Pour les lecteurs, l’AFRI s’adresse à un public large et divesrsifié : les universitaires et leurs étudiants, les chercheurs, mais aussi les observateurs que sont les journalistes spécialisés et les praticiens des relations internationales – diplomates, fonctionnaires internationaux, membres des ONG, parlementaires … Le choix des problématiques développées est destiné à fournir à un public très varié des études originales qui leur permettront de trouver tous les ans la quintessence des débats en cours et les informations plus précises relatives à leurs domaines d’études ou d’expertise. L’AFRI souhaite ainsi démontrer la complémentarité de la recherche académique et de la pratique gouvernementale, administrative et associative.

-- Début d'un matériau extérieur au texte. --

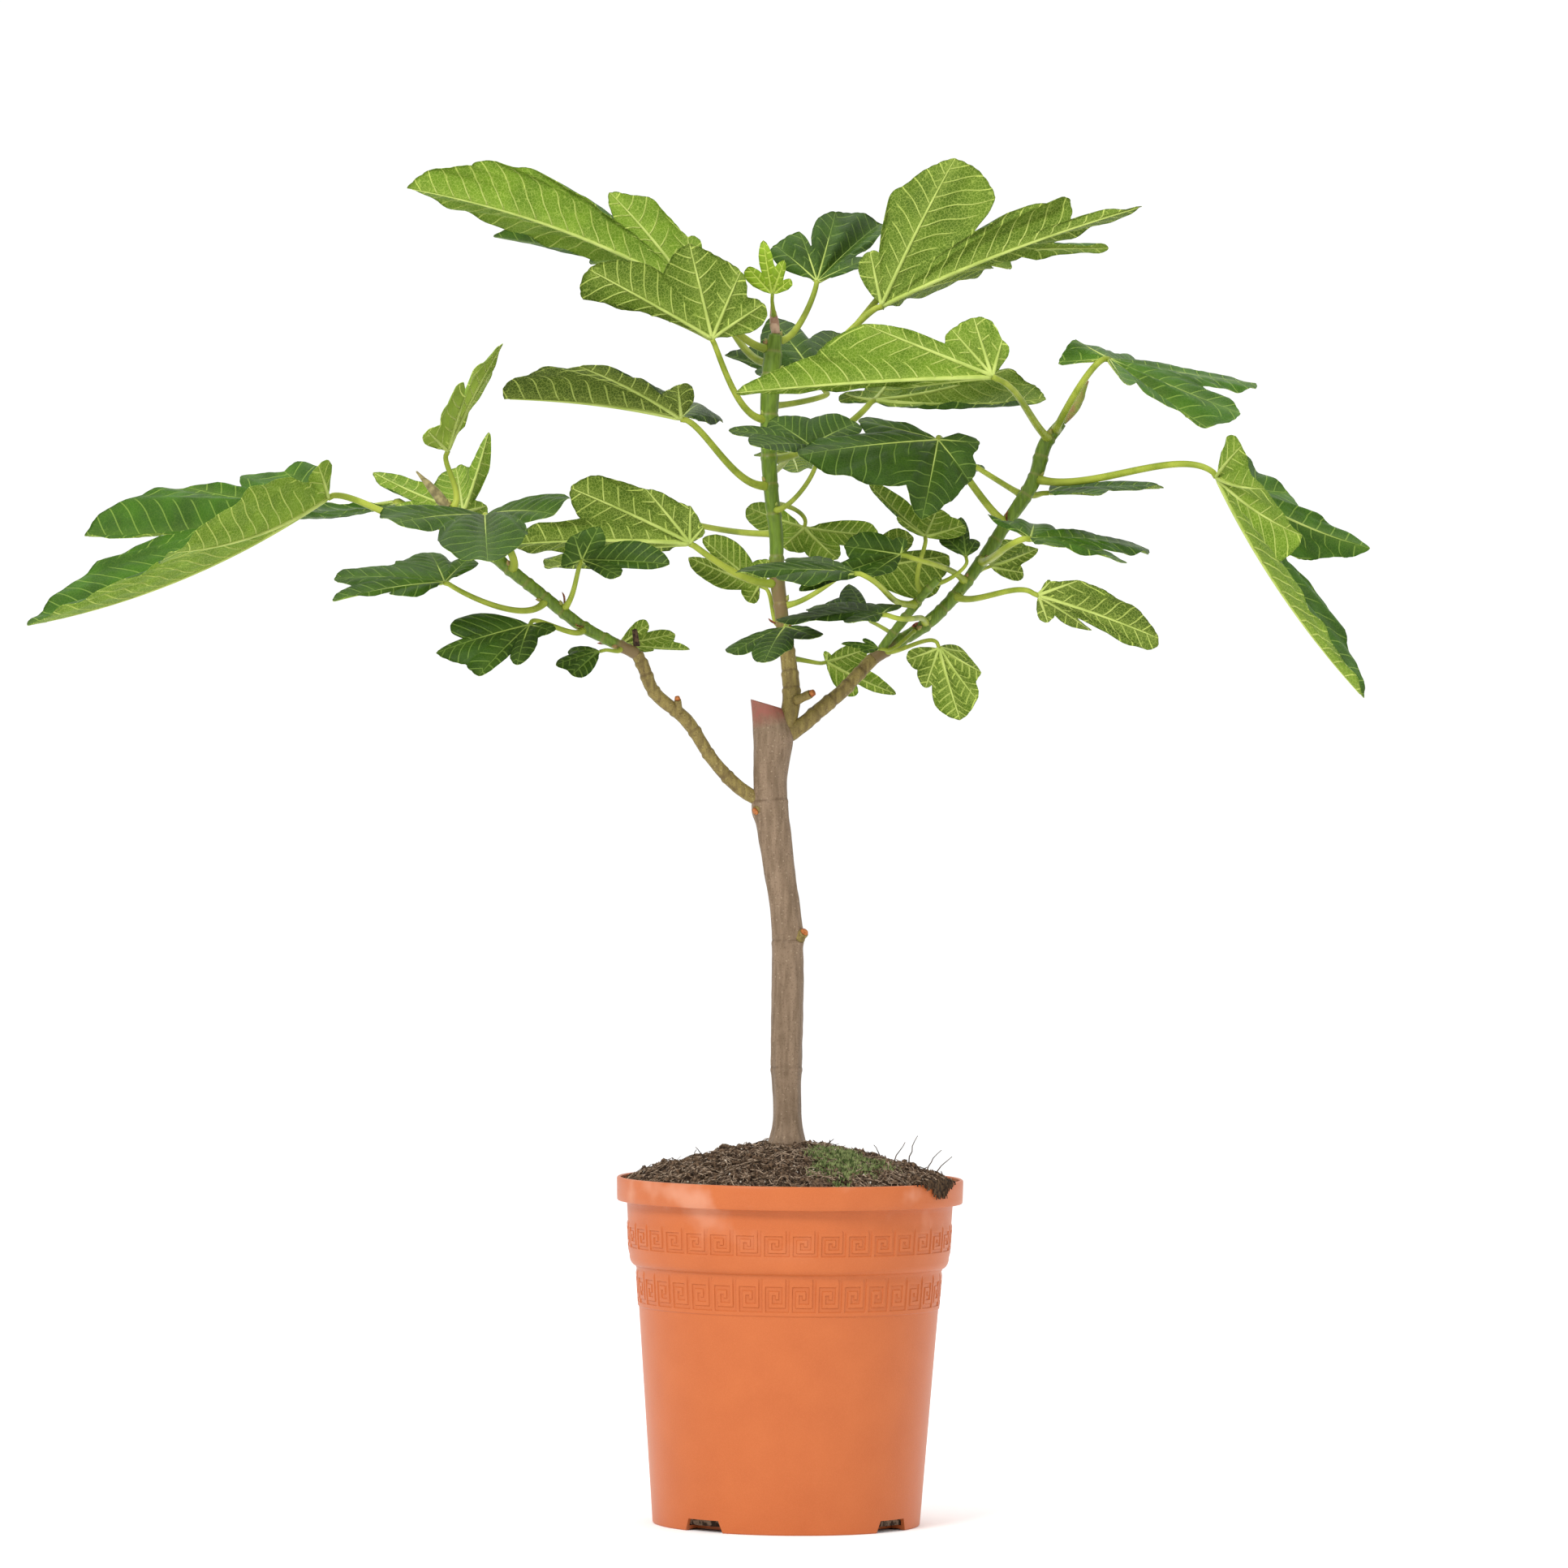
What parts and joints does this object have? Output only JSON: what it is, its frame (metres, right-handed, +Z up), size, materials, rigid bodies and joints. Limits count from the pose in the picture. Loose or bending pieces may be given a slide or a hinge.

Il reste à remercier tous ceux, nombreux, qui ont accepté rapidement et efficacement de coopérer à la préparation de ce premier volume -membres du Comité de parrainage, du Comité de rédaction-, auteurs. Leur nombre, leur diversité, la qualité de leur concours montrent clairement que cet Annuaire répond à un besoin, et qu’il peut s’appuyer sur un réseau très diversifié de chercheurs. Les remerciements s’adressent également à l’éditeur de ce volume, qui s’est lancé avec détermination dans cette entreprise, soulignant au passage son intérêt pour la francophonie. Ils ne seraient pas complets s’ils oubliaient le Ministère des Affaires étrangères français, dont le soutien matériel a permis la réalisation du projet – dans un respect total, il va sans dire, de l’indépendance de l’AFRI et de ses auteurs. C’est le moment de préciser que tous les auteurs se sont exprimés en toute liberté, et que les opinions qu’ils peuvent manifester leur sont personnelles, sans engager en quoi que ce soit les institutions auxquelles ils appartiennent.